Tout l’enjeu pour les écoféministes est alors de sortir de ce dualisme moderne qui conduit à la domination et à l’exploitation des femmes et de la nature. S’il implique une déconstruction de la naturalisation des femmes, ce dépassement ne doit cependant pas se faire en tournant le dos à la nature. Mais pourquoi revenir à la nature et revendiquer un lien avec elle alors que les écoféministes s’attachent à dénoncer un tel lien ? Sortir de l’identification à la nature, dans une culture qui se définit tout entière par opposition à elle, ne passe pas, pour l’écoféminisme, par le rejet de la nature parce que ce serait réitérer le dualisme entre nature et culture que, précisément, elles dénoncent et, par là, tomber dans le même écueil que les féministes lorsqu’elles professent un antinaturalisme. Si l’émancipation de la femme ne passe pas, pour elles, par le rejet de tout ce qui nous rattache au biologique ou à la nature, c’est parce que la nature dont elles parlent n’est pas celle à laquelle les femmes ont été historiquement identifiées. Les écoféministes soutiennent, par conséquent, que le dépassement du dualisme moderne ne peut se faire qu’en défendant une autre conception de la nature et en se réappropriant « ce qui a été distribué du côté de la féminité puisque c’est par là que les femmes ont été identifiées à la nature » (p. 24). C’est en ce sens qu’il faut comprendre le titre donné au recueil : reclaim « signifie tout à la fois réhabiliter et se réapproprier quelque chose de détruit, de dévalorisé, le modifier comme être modifié par cette réappropriation » (p. 23) [4].

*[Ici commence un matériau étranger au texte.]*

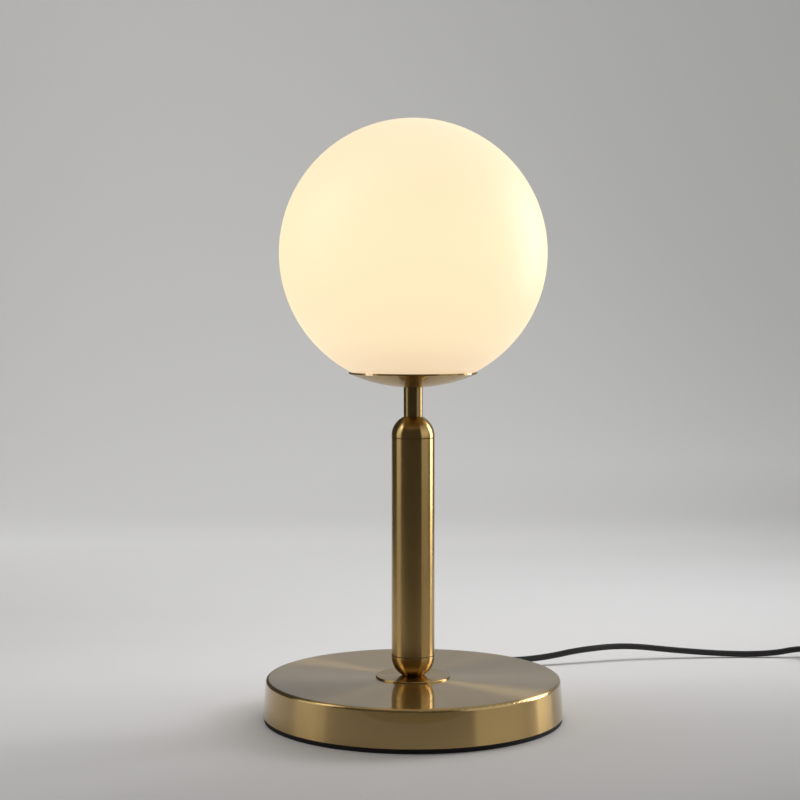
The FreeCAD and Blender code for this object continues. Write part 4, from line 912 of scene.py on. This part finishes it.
# Lamps. A lamp that isn't matt is only mirrored by gloss, one without shine only lights what is
# matt, and the others do both
lightSetup = {
    "keyShine": {"place": (1.15, 0.53, 0.46), "target": (0.0, 0.0, 0.10), "size": (0.54, 1.0),
                 "radiance": 4.9, "matt": False},
    "leftBox": {"place": (-1.59, -0.22, 0.45), "target": (0.0, 0.0, 0.25), "size": (0.86, 1.1),
                "radiance": 0.66},
    "leftHigh": {"place": (-1.25, -0.16, 1.25), "target": (0.0, 0.0, 0.25), "size": (0.50, 0.60),
                 "radiance": 2.6, "matt": False},
    "rightPanel": {"place": (1.55, -0.68, 0.5), "target": (0.0, 0.0, 0.2), "size": (1.35, 1.2),
                   "radiance": 0.43},
    "keySoft": {"place": (1.17, 0.57, 0.80), "target": (0.0, 0.0, 0.10), "size": (0.46, 0.50),
                "radiance": 8, "shine": False},
    "overRear": {"place": (0.3, 0.6, 0.9), "target": (-0.8, 1.2, 0.0), "size": (1.2, 1.0),
                 "radiance": 1.7, "shine": False},
    "overLeft": {"place": (-0.4, 0.0, 1.0), "target": (-0.8, 1.0, 0.0), "size": (0.9, 0.6),
                 "radiance": 2.5, "shine": False},
}


def addLight(name, place, target, size, radiance, shine=True, matt=True):
    data = bpy.data.lights.new(name, "AREA")
    data.shape = "RECTANGLE"
    data.size, data.size_y = size
    data.energy = radiance * size[0] * size[1] * math.pi
    light = bpy.data.objects.new(name, data)
    light.location = place
    light.rotation_euler = (Vector(target) - Vector(place)).to_track_quat("-Z", "Y").to_euler()
    light.visible_camera = False
    light.visible_glossy = shine
    light.visible_diffuse = matt
    bpy.context.scene.collection.objects.link(light)


for name, setup in lightSetup.items():
    addLight(name, **setup)

worldSetup = {"room": (0.09, 0.082, 0.07, 1), "backdrop": (0.49, 0.495, 0.48, 1)}


def setWorld():
    world = bpy.data.worlds.new("studio")
    bpy.context.scene.world = world
    world.use_nodes = True
    tree = world.node_tree
    colour = mixColours(tree, seenDirectly(tree), worldSetup["room"], worldSetup["backdrop"])
    tree.links.new(colour, tree.nodes["Background"].inputs["Color"])


setWorld()
bpy.context.scene.view_settings.view_transform = "Standard"
print("stage lit")
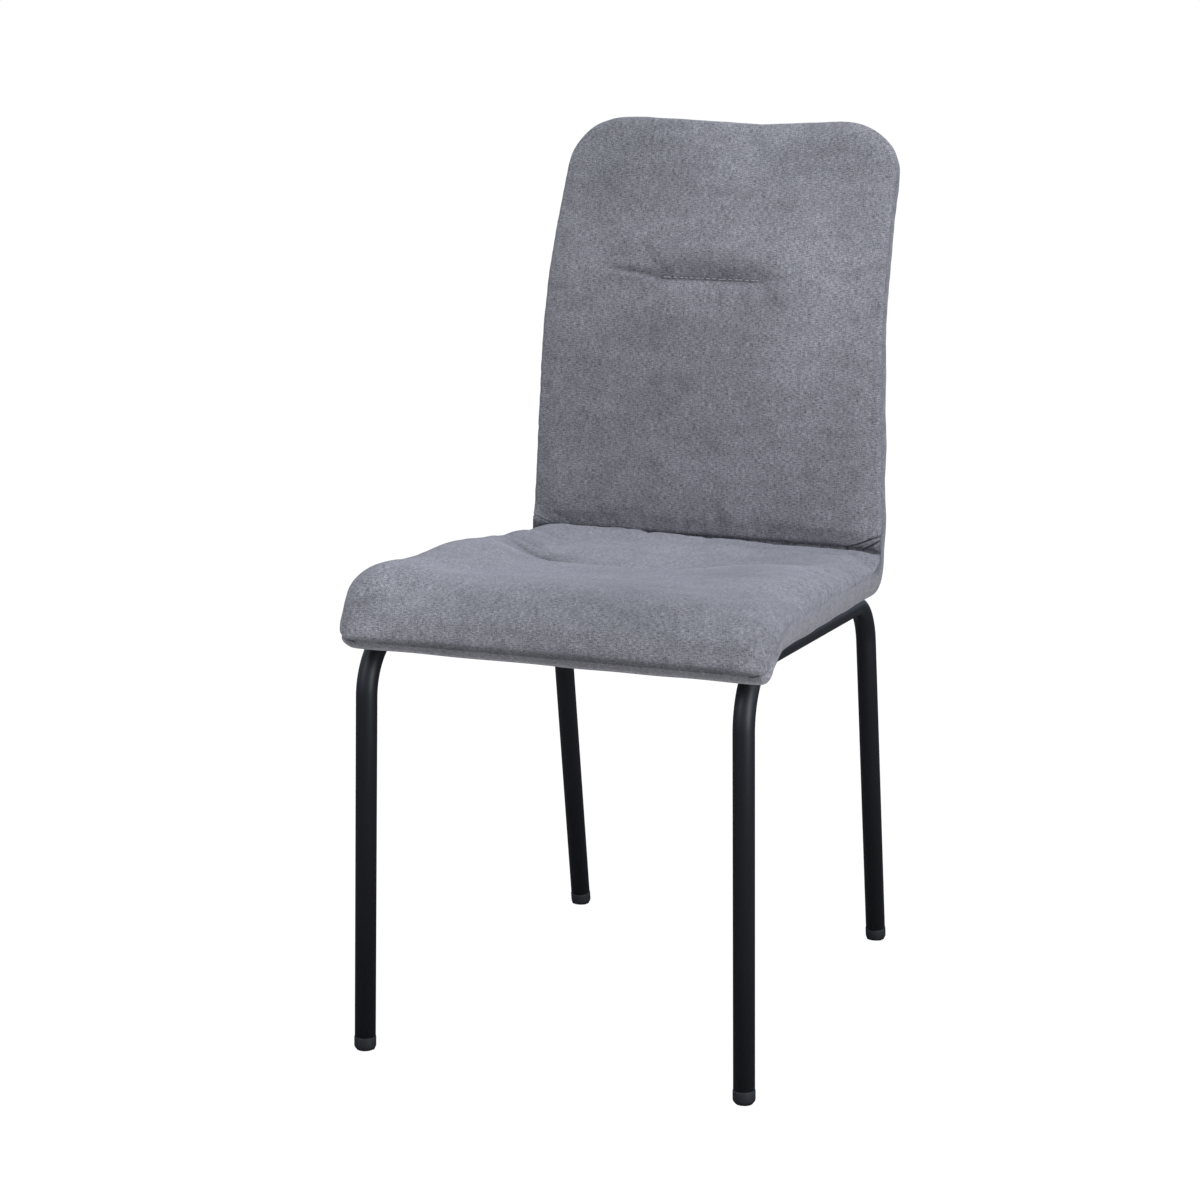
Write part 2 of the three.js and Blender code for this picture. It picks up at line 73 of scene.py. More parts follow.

Dans la perspective de cette réappropriation, les écoféministes considèrent qu’il est primordial d’encourager les femmes à aimer et à redécouvrir leurs corps contre la haine de soi encouragée par la culture patriarcale, à ne pas dénigrer ses menstruations ou son pouvoir de donner la vie. Pour Carol P. Christ (p. 83), la (re)découverte du culte pré-indoeuropéen de la Déesse [5] permet justement de relier les femmes avec un passé non patriarcal dans lequel elles étaient les égales des hommes, et de réaffirmer l’importance du corps féminin, ses cycles comme ses processus, notamment grâce aux rituels centrés autour de la Déesse [6]. Pour dépasser le dualisme moderne, il est nécessaire, pour les écoféministes, de concevoir les humains comme faisant partie de la nature, avec laquelle ils ont des relations d’interdépendance.
Ceci signifie aussi que les questions relatives à la nature ne concernent donc pas uniquement la protection d’une nature sauvage (wilderness), comme le défend l’environnementalisme dominant aux États-Unis. En se mobilisant contre le dépôt de déchets toxiques, les femmes (majoritairement issues de la classe ouvrière, migrantes noires ou natives) soutiennent que les problèmes de pollution et les questions de santé publique sont tout autant des questions environnementales. Si les femmes s’engagent plus volontiers dans les mouvements environnementaux, ce n’est pas parce qu’elles entretiendraient un rapport privilégié avec la nature mais bien parce qu’elles sont souvent les premières concernées et les plus touchées par les situations de dégradations environnementales : « ce sont principalement les femmes, à travers leur rôle traditionnel de mère, qui font le lien entre les déchets toxiques et les problèmes de santé de leur enfants. Ce sont elles qui découvrent les dangers de la contamination par les déchets toxiques : fausses couches à répétition, anomalies congénitales, décès par cancer » (p. 218). Au travers de ces mobilisations environnementales populaires (grassroots) féminines (p. 211), les femmes revendiquent alors l’inclusion des collectifs humains dans la nature, et une idée de la « nature comme communauté » [7]. Les communautés rurales lesbiennes de l’Oregon, présentées par Catriona Sandilands (p. 243) proposent également une autre culture de la nature en remettant en cause l’appropriation privée, considérée comme un rapport individuel à la nature dominée, en proposant de travailler la terre de façon non industrielle et de vivre collectivement un autre rapport à la nature : celle-ci n’est pas une ressource à exploiter mais un monde vivant avec lequel coexister [8].